• **Given request**
Return all of the data exactly as given.

══════

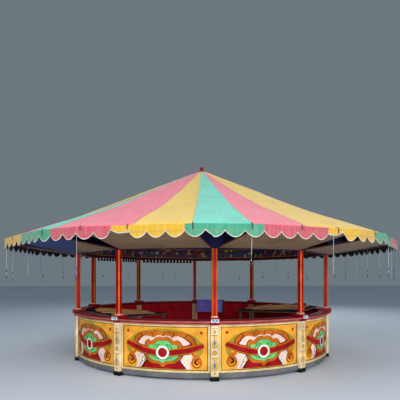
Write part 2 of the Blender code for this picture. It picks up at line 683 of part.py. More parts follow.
def make_interior():
    """Two display boards and a prize box behind the counter."""
    left = shelf_mesh("display_shelf_left", direction(SHELF_LEFT_START), direction(SHELF_LEFT_END),
                      SHELF_LEFT_TIP_RADIUS, direction(SHELF_LEFT_TIP))
    add_object("display_shelf_left", left, "shelf_timber")
    right = shelf_mesh("display_shelf_right", direction(SHELF_RIGHT_START), direction(SHELF_RIGHT_END),
                       SHELF_RIGHT_TIP_RADIUS, direction(SHELF_RIGHT_TIP))
    add_object("display_shelf_right", right, "shelf_timber")
    angle = bay_angle(PRIZE_BOX_BAY)
    reach = (POST_CIRCLE_RADIUS - RAIL_INWARD) * cos(HALF_STEP / BAY_STRIPS) - TOUCH_GAP
    back = (reach ** 2 - (PRIZE_BOX_SHIFT + PRIZE_BOX_WIDTH / 2) ** 2) ** 0.5
    top = COUNTER_TOP + PRIZE_BOX_RISE
    low = top - PRIZE_BOX_HEIGHT
    left = -PRIZE_BOX_SHIFT - PRIZE_BOX_WIDTH / 2
    outside = box_mesh("prize_box", (left, back - PRIZE_BOX_DEPTH, low),
                       (left + PRIZE_BOX_WIDTH, back, top))
    wall = PRIZE_BOX_WALL
    compartments = 2
    room = (PRIZE_BOX_WIDTH - wall) / compartments
    hollows = []
    for count in range(compartments):
        start = left + wall + count * room
        hollows.append(box_mesh("prize_box_hollow", (start, back - PRIZE_BOX_DEPTH + wall, low + wall),
                                (start + room - wall, back - wall, top + wall)))
    mesh = combine("prize_box", outside, hollows, "DIFFERENCE")
    add_object("prize_box", mesh, "box_purple", outward_turn(angle))


def main():
    """Build the whole stall."""
    make_posts()
    make_panels()
    make_rails()
    make_sill()
    make_header()
    make_shutters()
    make_rafters()
    make_crown()
    make_canopy()
    make_valance()
    make_hook_lines()
    make_interior()


clear_scene()
stall = bpy.data.collections.new("round_stall")
cutters = bpy.data.collections.new("cutters")
bpy.context.scene.collection.children.link(stall)
bpy.context.scene.collection.children.link(cutters)
main()
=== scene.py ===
"""Looks of a round fairground stall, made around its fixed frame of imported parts.

Metres, +Z up, origin in the middle of the stall on the ground, a post on -Y. Bays and posts are
numbered anticlockwise from there. A bay's or a post's own space has +Y outwards and +X along it.
"""

import json
from math import asin, atan2, cos, degrees, floor, hypot, pi, radians, sin, tan

import bmesh
import bpy
from mathutils import Matrix, Vector, noise


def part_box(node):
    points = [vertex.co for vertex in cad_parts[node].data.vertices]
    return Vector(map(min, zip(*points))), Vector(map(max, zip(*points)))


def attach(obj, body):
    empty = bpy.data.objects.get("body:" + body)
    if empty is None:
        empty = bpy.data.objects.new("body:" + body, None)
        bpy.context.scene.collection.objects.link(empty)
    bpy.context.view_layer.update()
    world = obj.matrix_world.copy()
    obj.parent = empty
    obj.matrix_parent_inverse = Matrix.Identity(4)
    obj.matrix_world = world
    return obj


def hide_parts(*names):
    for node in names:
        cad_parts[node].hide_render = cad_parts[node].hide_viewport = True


bl_info = {
    "name": "Fairground Round Stall",
    "version": (1, 0, 0),
    "blender": (4, 5, 0),
    "location": "View3D > Sidebar > Round Stall",
    "description": "Builds the canvas, painted boards, shutters and lines of a round stall",
    "category": "Add Mesh",
}

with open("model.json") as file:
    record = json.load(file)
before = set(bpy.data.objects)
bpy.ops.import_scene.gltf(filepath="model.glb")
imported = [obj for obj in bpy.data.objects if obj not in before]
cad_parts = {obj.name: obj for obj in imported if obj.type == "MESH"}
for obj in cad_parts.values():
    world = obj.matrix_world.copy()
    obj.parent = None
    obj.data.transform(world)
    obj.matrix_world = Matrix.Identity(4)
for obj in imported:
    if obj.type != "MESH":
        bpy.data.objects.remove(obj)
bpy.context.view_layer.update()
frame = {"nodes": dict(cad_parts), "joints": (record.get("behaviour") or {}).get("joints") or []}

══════

• **Solution to this task**
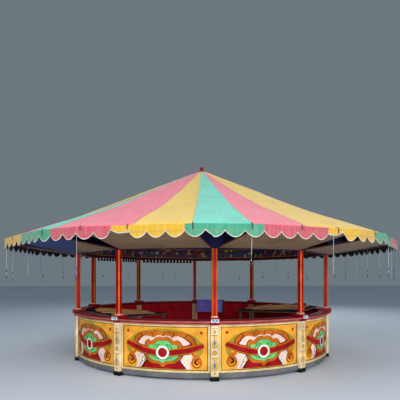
Write part 2 of the Blender code for this picture. It picks up at line 683 of part.py. More parts follow.
def make_interior():
    """Two display boards and a prize box behind the counter."""
    left = shelf_mesh("display_shelf_left", direction(SHELF_LEFT_START), direction(SHELF_LEFT_END),
                      SHELF_LEFT_TIP_RADIUS, direction(SHELF_LEFT_TIP))
    add_object("display_shelf_left", left, "shelf_timber")
    right = shelf_mesh("display_shelf_right", direction(SHELF_RIGHT_START), direction(SHELF_RIGHT_END),
                       SHELF_RIGHT_TIP_RADIUS, direction(SHELF_RIGHT_TIP))
    add_object("display_shelf_right", right, "shelf_timber")
    angle = bay_angle(PRIZE_BOX_BAY)
    reach = (POST_CIRCLE_RADIUS - RAIL_INWARD) * cos(HALF_STEP / BAY_STRIPS) - TOUCH_GAP
    back = (reach ** 2 - (PRIZE_BOX_SHIFT + PRIZE_BOX_WIDTH / 2) ** 2) ** 0.5
    top = COUNTER_TOP + PRIZE_BOX_RISE
    low = top - PRIZE_BOX_HEIGHT
    left = -PRIZE_BOX_SHIFT - PRIZE_BOX_WIDTH / 2
    outside = box_mesh("prize_box", (left, back - PRIZE_BOX_DEPTH, low),
                       (left + PRIZE_BOX_WIDTH, back, top))
    wall = PRIZE_BOX_WALL
    compartments = 2
    room = (PRIZE_BOX_WIDTH - wall) / compartments
    hollows = []
    for count in range(compartments):
        start = left + wall + count * room
        hollows.append(box_mesh("prize_box_hollow", (start, back - PRIZE_BOX_DEPTH + wall, low + wall),
                                (start + room - wall, back - wall, top + wall)))
    mesh = combine("prize_box", outside, hollows, "DIFFERENCE")
    add_object("prize_box", mesh, "box_purple", outward_turn(angle))


def main():
    """Build the whole stall."""
    make_posts()
    make_panels()
    make_rails()
    make_sill()
    make_header()
    make_shutters()
    make_rafters()
    make_crown()
    make_canopy()
    make_valance()
    make_hook_lines()
    make_interior()


clear_scene()
stall = bpy.data.collections.new("round_stall")
cutters = bpy.data.collections.new("cutters")
bpy.context.scene.collection.children.link(stall)
bpy.context.scene.collection.children.link(cutters)
main()
=== scene.py ===
"""Looks of a round fairground stall, made around its fixed frame of imported parts.

Metres, +Z up, origin in the middle of the stall on the ground, a post on -Y. Bays and posts are
numbered anticlockwise from there. A bay's or a post's own space has +Y outwards and +X along it.
"""

import json
from math import asin, atan2, cos, degrees, floor, hypot, pi, radians, sin, tan

import bmesh
import bpy
from mathutils import Matrix, Vector, noise


def part_box(node):
    points = [vertex.co for vertex in cad_parts[node].data.vertices]
    return Vector(map(min, zip(*points))), Vector(map(max, zip(*points)))


def attach(obj, body):
    empty = bpy.data.objects.get("body:" + body)
    if empty is None:
        empty = bpy.data.objects.new("body:" + body, None)
        bpy.context.scene.collection.objects.link(empty)
    bpy.context.view_layer.update()
    world = obj.matrix_world.copy()
    obj.parent = empty
    obj.matrix_parent_inverse = Matrix.Identity(4)
    obj.matrix_world = world
    return obj


def hide_parts(*names):
    for node in names:
        cad_parts[node].hide_render = cad_parts[node].hide_viewport = True


bl_info = {
    "name": "Fairground Round Stall",
    "version": (1, 0, 0),
    "blender": (4, 5, 0),
    "location": "View3D > Sidebar > Round Stall",
    "description": "Builds the canvas, painted boards, shutters and lines of a round stall",
    "category": "Add Mesh",
}

with open("model.json") as file:
    record = json.load(file)
before = set(bpy.data.objects)
bpy.ops.import_scene.gltf(filepath="model.glb")
imported = [obj for obj in bpy.data.objects if obj not in before]
cad_parts = {obj.name: obj for obj in imported if obj.type == "MESH"}
for obj in cad_parts.values():
    world = obj.matrix_world.copy()
    obj.parent = None
    obj.data.transform(world)
    obj.matrix_world = Matrix.Identity(4)
for obj in imported:
    if obj.type != "MESH":
        bpy.data.objects.remove(obj)
bpy.context.view_layer.update()
frame = {"nodes": dict(cad_parts), "joints": (record.get("behaviour") or {}).get("joints") or []}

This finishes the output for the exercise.